Современников поэт на портрете и удивил: показался перед ними Пушкиным, у которого привычную веселость заменила "некоторая пасмурность"…
Ученый А. X. Востоков как-то желал художнику: "Ты был поэтом — будь философом теперь!"
Портрет Пушкина писал философ. Поэт только-только после семилетней ссылки появился в Петербурге, "имя его повторялось"… Когда ехал в Петербург, встретил по дороге арестантов. Кюхельбекер бросился к нему на грудь и почти потерял сознание. Жандармы разорвали их объятия.
Когда создавался портрет, поэт произносил клятву верности. Он направил послание декабристам в Сибирь. Знал ли о том Кипренский? Но глядя на портрет, вспоминаются строки "Евгения Онегина":
Но лишь божественный глагол
До слуха чуткого коснется,
Душа поэта встрепенется,
Как пробудившийся орел…
Замерла лира в руках ожидающей музы. Божественный глагол коснулся поэта, погружена в могучую думу его бесстрашная душа. Ясен дальний взгляд серо-голубых глаз.
"Себя как в зеркале я вижу", — писал поэт. Портрет висел у него в рабочем кабинете. Вдохновлял ли, поддерживал?..
Кипренский уехал умирать в Италию.
Пушкин ненадолго его пережил.
Кипренский уехал в "обетованную землю — в Италию", чтобы тосковать о России. Он, жаждавший славы и признания, страстно желавший создать "ударистую и волшебную" картину, веровавший в исключительность своего гения, писал об отечестве: "Люблю более самого себя".
Родная земля звала художника, там подрастали крестьянские дети — Андрюшки, Моськи, Петрушки, которых он рисовал. Там жил Пушкин. И росла трава кипрей, от чьего названия, возможно, произошла его фамилия.
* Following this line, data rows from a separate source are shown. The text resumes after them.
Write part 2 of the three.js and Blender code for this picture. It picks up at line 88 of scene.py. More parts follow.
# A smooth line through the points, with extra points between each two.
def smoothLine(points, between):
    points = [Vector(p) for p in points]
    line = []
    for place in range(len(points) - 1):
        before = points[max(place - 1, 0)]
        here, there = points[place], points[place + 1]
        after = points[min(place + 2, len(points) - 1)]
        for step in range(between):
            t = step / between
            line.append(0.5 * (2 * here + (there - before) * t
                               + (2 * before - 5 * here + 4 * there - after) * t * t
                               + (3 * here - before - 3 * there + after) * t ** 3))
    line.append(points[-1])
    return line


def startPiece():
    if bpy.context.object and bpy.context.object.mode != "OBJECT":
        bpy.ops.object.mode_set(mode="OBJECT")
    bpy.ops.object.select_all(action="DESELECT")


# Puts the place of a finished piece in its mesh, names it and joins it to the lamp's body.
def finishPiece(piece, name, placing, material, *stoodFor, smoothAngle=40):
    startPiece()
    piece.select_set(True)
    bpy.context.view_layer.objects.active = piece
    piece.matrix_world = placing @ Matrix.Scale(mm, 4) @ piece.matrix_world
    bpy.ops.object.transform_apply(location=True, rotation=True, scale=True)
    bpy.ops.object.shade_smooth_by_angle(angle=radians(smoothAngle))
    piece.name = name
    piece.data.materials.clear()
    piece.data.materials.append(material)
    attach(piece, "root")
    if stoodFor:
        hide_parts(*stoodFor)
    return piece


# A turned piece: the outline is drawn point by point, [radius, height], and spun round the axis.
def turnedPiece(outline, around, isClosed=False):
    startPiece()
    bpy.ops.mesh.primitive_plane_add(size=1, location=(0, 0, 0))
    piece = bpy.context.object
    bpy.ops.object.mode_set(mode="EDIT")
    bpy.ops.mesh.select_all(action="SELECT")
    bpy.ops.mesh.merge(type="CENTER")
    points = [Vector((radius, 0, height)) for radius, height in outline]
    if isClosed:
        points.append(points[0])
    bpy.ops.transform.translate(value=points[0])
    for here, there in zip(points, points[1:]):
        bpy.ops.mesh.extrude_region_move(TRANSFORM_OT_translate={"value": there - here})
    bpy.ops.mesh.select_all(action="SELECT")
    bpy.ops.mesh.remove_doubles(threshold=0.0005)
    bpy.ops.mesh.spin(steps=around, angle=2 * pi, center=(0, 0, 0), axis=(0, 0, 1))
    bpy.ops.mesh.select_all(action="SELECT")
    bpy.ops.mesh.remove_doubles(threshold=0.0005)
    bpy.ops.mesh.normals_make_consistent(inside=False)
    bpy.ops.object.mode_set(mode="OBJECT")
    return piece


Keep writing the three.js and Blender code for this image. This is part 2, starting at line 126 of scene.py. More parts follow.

А царская Россия забыла о нем. Он знал о том и предупреждал друзей: "…бойтесь невской воды". Его жизнь за границей называли "сиротством". Последний "Автопортрет" словно бы сожаление о себе, прощание с несбывшимся. Мольба дрожит в глазах, художник словно стыдится беспощадной трезвости, проступившей на лице. И все же он еще не пробил, последний час!